» **Task instructions**
All lines from the one with "collar_face = boot.faces().sort_by(Axis.X)[0]" through the one with "points = [vertex.co", and only those, are to be reproduced exactly, both ends included.

-------

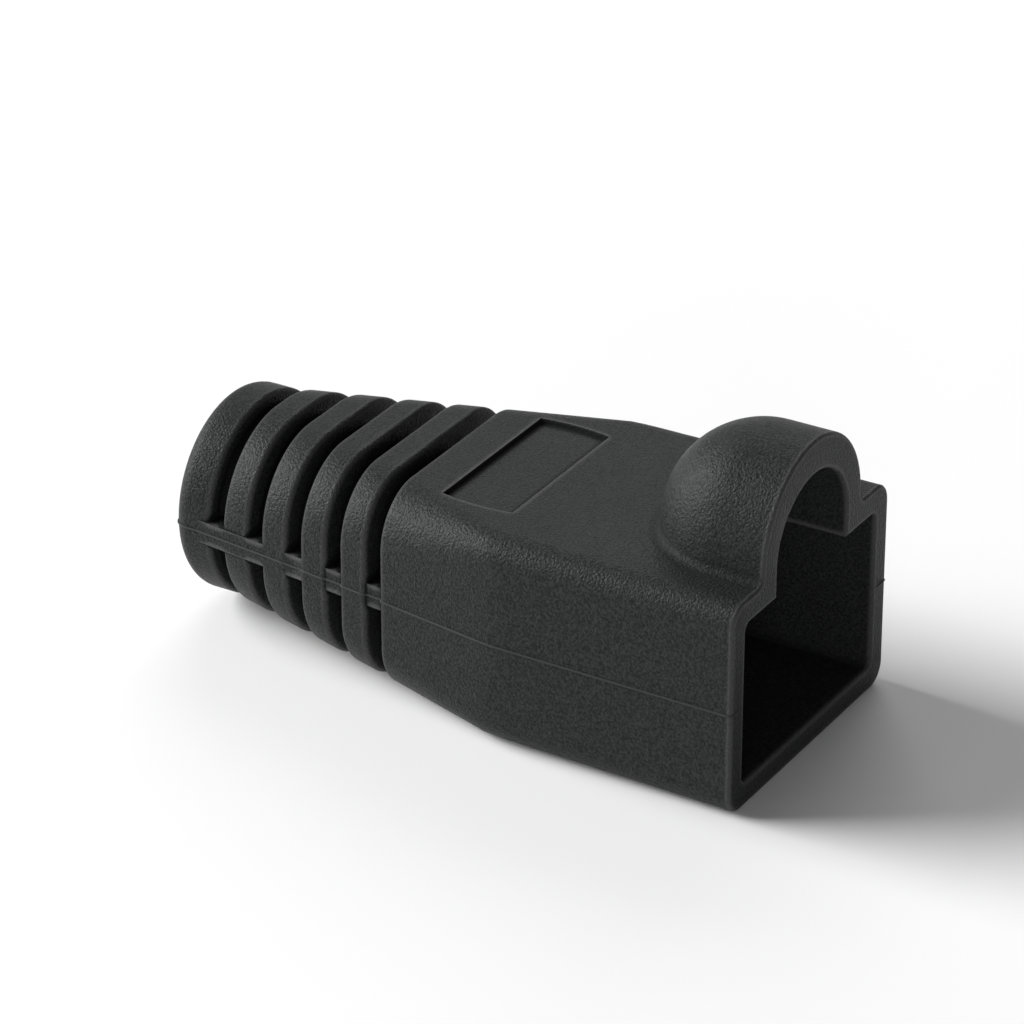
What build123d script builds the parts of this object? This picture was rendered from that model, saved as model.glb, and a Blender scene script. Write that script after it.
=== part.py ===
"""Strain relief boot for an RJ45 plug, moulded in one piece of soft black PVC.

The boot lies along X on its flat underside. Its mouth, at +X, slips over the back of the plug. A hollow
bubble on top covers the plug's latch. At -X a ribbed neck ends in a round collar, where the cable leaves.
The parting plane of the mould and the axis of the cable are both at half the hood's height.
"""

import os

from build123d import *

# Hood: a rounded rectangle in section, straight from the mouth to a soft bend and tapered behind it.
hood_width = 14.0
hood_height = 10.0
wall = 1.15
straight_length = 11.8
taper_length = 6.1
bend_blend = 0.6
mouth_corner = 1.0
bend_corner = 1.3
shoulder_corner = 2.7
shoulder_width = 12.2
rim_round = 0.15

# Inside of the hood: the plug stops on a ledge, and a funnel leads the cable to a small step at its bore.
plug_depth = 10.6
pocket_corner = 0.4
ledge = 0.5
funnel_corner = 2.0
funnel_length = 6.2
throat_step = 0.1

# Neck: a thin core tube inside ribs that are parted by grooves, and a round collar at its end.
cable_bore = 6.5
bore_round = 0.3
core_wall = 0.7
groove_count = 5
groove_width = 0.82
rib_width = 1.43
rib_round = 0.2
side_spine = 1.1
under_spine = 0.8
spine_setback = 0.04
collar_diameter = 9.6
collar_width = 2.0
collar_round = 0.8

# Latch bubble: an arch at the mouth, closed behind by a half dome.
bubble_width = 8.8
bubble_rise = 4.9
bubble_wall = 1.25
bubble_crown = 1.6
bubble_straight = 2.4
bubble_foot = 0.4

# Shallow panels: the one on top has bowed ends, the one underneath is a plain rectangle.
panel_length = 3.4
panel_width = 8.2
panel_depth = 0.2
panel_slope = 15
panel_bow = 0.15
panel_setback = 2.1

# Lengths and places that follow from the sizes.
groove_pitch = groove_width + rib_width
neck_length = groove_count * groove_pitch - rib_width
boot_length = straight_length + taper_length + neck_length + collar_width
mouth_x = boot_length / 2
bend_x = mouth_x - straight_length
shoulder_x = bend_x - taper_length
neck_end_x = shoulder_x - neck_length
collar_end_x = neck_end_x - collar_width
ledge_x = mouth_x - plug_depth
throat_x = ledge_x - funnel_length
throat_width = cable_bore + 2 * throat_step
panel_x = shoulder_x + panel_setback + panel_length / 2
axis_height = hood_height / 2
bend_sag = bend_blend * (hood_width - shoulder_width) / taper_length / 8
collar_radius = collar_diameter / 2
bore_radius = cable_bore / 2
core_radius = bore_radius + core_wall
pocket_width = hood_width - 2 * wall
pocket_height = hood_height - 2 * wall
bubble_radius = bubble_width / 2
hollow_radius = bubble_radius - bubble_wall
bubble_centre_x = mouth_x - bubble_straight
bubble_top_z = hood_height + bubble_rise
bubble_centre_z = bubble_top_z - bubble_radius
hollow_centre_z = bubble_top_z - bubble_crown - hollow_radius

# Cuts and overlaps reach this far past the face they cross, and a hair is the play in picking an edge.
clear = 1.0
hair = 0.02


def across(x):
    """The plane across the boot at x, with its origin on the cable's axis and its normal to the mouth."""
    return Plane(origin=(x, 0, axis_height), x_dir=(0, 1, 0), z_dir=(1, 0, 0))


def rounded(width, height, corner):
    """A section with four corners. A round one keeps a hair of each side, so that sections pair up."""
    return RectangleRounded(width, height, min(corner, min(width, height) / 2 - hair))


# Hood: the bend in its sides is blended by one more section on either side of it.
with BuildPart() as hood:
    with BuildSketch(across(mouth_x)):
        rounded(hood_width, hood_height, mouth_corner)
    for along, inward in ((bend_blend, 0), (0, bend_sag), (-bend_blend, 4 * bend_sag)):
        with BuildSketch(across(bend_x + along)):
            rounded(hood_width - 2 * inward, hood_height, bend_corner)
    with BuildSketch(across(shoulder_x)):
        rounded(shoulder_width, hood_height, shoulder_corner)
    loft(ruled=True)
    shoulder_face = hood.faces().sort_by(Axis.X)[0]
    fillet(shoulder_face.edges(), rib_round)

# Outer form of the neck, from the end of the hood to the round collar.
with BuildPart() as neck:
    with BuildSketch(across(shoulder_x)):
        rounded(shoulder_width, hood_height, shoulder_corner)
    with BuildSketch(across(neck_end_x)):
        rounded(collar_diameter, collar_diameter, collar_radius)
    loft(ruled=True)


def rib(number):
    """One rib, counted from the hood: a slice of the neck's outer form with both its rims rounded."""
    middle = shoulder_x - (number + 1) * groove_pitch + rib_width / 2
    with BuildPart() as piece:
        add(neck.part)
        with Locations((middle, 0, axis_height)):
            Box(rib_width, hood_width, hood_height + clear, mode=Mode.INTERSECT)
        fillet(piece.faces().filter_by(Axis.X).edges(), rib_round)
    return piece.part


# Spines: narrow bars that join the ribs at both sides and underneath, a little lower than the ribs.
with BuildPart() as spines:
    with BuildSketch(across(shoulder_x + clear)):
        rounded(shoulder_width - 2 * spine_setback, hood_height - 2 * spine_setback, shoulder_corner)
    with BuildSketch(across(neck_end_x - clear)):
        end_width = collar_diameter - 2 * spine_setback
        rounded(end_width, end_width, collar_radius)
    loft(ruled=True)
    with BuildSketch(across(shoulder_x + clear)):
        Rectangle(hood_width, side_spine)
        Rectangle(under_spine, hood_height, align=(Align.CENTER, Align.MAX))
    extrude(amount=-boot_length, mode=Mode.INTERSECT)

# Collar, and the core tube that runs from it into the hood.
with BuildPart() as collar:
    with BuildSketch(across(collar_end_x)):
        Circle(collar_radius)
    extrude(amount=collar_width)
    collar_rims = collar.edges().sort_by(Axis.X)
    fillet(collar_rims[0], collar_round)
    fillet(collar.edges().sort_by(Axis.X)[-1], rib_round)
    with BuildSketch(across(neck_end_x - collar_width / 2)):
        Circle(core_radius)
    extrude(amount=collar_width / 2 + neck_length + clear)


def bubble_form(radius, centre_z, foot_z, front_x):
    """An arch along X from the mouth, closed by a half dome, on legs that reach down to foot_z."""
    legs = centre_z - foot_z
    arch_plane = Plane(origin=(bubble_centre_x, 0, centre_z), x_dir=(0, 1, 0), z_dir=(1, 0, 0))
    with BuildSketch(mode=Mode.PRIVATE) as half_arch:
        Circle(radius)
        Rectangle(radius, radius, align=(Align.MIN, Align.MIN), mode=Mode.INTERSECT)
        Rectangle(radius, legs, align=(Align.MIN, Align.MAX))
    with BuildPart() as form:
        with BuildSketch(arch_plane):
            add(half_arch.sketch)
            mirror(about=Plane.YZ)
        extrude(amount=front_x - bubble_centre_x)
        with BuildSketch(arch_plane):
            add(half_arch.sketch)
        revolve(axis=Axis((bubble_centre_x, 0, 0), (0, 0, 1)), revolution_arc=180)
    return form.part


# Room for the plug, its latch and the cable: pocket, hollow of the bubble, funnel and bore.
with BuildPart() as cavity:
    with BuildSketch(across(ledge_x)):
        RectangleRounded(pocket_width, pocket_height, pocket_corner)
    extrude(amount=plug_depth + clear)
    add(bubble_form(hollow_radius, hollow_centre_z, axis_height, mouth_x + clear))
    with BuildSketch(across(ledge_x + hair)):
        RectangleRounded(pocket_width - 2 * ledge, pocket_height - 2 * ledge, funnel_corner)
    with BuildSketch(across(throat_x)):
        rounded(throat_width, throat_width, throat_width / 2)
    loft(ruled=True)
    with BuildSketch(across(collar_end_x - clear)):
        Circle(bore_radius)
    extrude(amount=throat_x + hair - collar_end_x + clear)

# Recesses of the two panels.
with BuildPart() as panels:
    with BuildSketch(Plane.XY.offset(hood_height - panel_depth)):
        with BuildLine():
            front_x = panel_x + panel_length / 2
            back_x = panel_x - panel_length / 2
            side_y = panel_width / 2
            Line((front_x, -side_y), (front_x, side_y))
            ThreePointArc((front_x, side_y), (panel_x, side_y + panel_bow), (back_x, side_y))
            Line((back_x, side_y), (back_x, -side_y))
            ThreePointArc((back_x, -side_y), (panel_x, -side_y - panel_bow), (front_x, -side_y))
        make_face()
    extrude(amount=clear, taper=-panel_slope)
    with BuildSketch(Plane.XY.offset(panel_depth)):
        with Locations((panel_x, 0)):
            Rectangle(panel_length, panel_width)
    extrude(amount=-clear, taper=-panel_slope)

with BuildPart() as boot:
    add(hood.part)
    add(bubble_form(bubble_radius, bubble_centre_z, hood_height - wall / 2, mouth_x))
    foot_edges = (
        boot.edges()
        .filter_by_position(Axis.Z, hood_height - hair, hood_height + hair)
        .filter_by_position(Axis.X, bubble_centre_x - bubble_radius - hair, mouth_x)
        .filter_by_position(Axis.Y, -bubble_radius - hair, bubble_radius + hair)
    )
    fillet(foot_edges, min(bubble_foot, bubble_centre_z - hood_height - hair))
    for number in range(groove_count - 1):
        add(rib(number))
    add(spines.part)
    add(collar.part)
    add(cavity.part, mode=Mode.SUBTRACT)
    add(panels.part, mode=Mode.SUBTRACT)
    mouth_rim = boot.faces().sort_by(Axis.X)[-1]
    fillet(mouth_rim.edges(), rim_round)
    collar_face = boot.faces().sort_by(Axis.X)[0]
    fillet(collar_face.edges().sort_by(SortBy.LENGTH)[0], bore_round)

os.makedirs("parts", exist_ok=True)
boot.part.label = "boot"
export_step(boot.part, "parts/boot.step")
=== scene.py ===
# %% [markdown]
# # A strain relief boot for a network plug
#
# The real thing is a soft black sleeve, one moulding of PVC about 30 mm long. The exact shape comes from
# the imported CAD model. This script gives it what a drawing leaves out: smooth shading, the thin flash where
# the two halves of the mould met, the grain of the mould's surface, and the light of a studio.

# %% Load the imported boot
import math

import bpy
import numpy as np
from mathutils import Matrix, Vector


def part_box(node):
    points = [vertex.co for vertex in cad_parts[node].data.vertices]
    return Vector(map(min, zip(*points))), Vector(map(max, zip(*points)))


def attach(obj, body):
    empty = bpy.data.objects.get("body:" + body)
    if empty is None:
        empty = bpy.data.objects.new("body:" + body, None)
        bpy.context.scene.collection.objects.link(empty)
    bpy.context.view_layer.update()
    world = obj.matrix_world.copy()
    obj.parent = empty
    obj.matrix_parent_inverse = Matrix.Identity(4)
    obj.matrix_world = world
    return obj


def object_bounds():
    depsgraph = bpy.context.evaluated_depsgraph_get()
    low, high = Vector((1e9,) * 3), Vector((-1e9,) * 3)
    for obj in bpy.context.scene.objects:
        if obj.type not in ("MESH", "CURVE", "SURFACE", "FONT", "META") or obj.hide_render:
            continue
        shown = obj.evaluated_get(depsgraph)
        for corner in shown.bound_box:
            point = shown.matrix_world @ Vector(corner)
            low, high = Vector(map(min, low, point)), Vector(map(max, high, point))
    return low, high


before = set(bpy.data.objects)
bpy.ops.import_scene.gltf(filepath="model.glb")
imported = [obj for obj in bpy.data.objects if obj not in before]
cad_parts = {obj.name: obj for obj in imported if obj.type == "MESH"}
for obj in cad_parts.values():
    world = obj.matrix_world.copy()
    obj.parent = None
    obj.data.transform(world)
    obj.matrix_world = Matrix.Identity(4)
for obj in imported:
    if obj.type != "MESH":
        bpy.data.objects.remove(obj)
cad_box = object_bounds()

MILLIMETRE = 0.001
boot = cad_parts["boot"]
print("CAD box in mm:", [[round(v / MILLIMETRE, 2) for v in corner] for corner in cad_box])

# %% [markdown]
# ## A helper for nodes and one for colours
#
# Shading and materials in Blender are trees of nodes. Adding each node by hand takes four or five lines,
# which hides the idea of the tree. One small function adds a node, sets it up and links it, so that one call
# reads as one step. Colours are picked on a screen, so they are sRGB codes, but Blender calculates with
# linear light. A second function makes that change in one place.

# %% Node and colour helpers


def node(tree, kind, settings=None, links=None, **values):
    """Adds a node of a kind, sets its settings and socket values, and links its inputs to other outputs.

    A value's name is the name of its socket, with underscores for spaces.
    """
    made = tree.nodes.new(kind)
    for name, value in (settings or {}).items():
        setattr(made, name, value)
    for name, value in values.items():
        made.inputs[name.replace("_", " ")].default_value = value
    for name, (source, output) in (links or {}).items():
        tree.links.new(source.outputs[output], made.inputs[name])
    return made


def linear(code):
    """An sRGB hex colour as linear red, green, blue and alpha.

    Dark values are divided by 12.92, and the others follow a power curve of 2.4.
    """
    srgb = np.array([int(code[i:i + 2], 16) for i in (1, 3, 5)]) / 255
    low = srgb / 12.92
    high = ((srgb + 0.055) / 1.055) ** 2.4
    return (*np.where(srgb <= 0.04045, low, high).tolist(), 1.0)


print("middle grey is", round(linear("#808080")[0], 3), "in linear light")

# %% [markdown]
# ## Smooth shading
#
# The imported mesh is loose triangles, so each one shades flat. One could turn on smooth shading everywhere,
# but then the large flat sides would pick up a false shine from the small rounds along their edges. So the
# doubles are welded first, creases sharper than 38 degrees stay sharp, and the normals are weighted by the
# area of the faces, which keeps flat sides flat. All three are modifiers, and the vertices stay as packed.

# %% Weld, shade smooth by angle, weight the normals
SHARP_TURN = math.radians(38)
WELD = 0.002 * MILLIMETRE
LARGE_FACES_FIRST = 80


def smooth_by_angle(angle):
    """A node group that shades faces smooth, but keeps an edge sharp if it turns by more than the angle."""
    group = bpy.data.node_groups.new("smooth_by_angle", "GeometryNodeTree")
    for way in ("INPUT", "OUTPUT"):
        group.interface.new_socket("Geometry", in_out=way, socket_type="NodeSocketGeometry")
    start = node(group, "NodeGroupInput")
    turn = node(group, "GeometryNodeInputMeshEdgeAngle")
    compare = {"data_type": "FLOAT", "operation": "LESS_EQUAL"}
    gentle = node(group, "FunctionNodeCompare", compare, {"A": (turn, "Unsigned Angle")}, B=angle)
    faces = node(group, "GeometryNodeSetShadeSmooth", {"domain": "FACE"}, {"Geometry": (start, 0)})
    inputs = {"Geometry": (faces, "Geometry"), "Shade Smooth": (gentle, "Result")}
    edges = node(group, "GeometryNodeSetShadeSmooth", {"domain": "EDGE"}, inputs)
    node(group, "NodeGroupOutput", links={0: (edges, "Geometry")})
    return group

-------

» **The solution**
    collar_face = boot.faces().sort_by(Axis.X)[0]
    fillet(collar_face.edges().sort_by(SortBy.LENGTH)[0], bore_round)

os.makedirs("parts", exist_ok=True)
boot.part.label = "boot"
export_step(boot.part, "parts/boot.step")
=== scene.py ===
# %% [markdown]
# # A strain relief boot for a network plug
#
# The real thing is a soft black sleeve, one moulding of PVC about 30 mm long. The exact shape comes from
# the imported CAD model. This script gives it what a drawing leaves out: smooth shading, the thin flash where
# the two halves of the mould met, the grain of the mould's surface, and the light of a studio.

# %% Load the imported boot
import math

import bpy
import numpy as np
from mathutils import Matrix, Vector


def part_box(node):
    points = [vertex.co for vertex in cad_parts[node].data.vertices]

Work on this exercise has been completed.